Date: March 2022, Version 2

Quick read

Imatinib might cause birth defects if used in pregnancy but stopping the drug could cause cancer to come back. A doctor will advise on the risks and benefits for each woman.

What is it?

Imatinib (Glivec®) is used to treat specific types of leukaemia, and some other cancers.


What are the benefits of using imatinib in pregnancy?

Imatinib can be an effective treatment for leukaemia and other types of cancer. Continued imatinib treatment helps to prevent cancer from returning.


Are there any risks of using imatinib in pregnancy?

Possibly. Around 200 women taking imatinib in early pregnancy have been studied. While most of their babies were healthy, a handful had a similar pattern of birth defects. This suggests that in rare cases, imatinib might affect the unborn baby’s development.


Are there any alternatives to taking imatinib in pregnancy?

Possibly. Other drugs that are safer in pregnancy can be used to treat some cancers but may not work as well as imatinib. Occasionally, treatment can be stopped while trying to conceive and during pregnancy. A doctor will help to weigh up the risk of cancer coming back against the possible benefit to the baby of stopping or changing treatment.

No treatment

What if I prefer not to take medicines in pregnancy?

Cancer treatment may need to be continued in pregnancy to ensure the woman and her baby remain well.

A doctor will only prescribe medicines when necessary and will be happy to talk about any concerns.

Will I or my baby need extra monitoring?

As part of routine antenatal care in the UK, all women are invited for a very detailed scan at around 20 weeks of pregnancy to check the baby’s development. As imatinib might be linked to birth defects, more detailed scanning may be carried out. Extra checks of the baby’s growth may also be offered, particularly in later pregnancy.

Are there any risks to my baby if the father has used imatinib?

We would not expect any increased risk to the baby if the father took imatinib before or around the time you became pregnant.

Who can I talk to if I have questions?

If you have any questions regarding the information in this leaflet please discuss them with your health care provider. They can access more detailed medical and scientific information from

How can I help to improve drug safety information for pregnant women in the future?

Our online reporting system (MyBump Portal) allows women who are currently pregnant to create a secure record of their pregnancy, collected through a series of questionnaires. You will be asked to enter information about your health, whether or not you take any medicines, your pregnancy outcome and your child's development. You can update your details at any time during pregnancy or afterwards. This information will help us better understand how medicines affect the health of pregnant women and their babies. Please visit the MyBump Portal to register.

General information
Sadly, miscarriage and birth defects can occur in any pregnancy.

Miscarriage occurs in about 1 in every 5 pregnancies, and 1 in every 40 babies are born with a birth defect. This is called the ‘background risk’ and happens whether medication is taken or not.
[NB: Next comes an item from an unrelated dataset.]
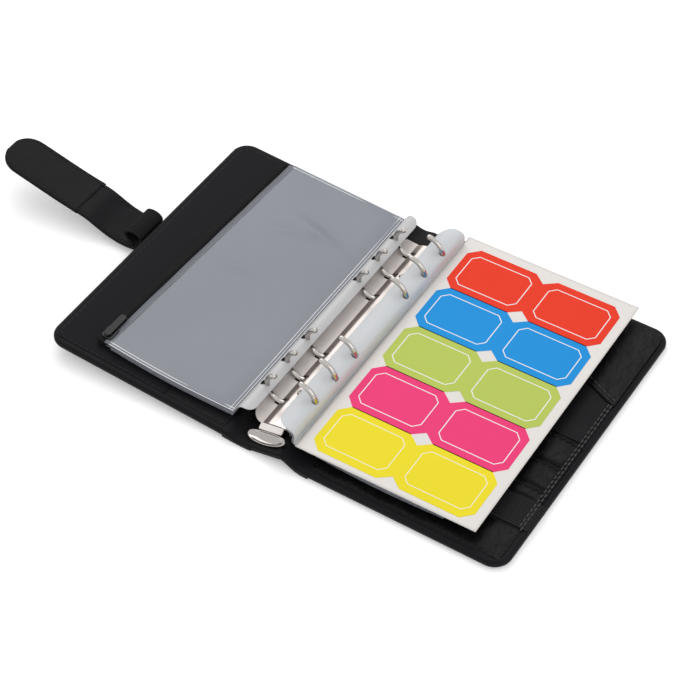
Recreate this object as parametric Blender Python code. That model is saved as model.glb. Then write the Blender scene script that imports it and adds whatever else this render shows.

Most medicines cross the placenta and reach the baby. For many medications this is not a problem. However, some medicines can affect a baby’s growth and development.

If you take regular medication and are planning to conceive, you should discuss whether your medicine is safe to continue with your doctor/health care team before becoming pregnant. If you have an unplanned pregnancy while taking a medicine, you should tell your doctor as soon as possible.

If a new medicine is suggested for you during pregnancy, please make sure that the person prescribing it knows that you are pregnant. If you have any concerns about a medicine, you can check with your doctor, midwife or pharmacist.

Our Bumps information leaflets provide information about the effects of medicines in pregnancy so that you can decide, together with your healthcare provider, what is best for you and your baby.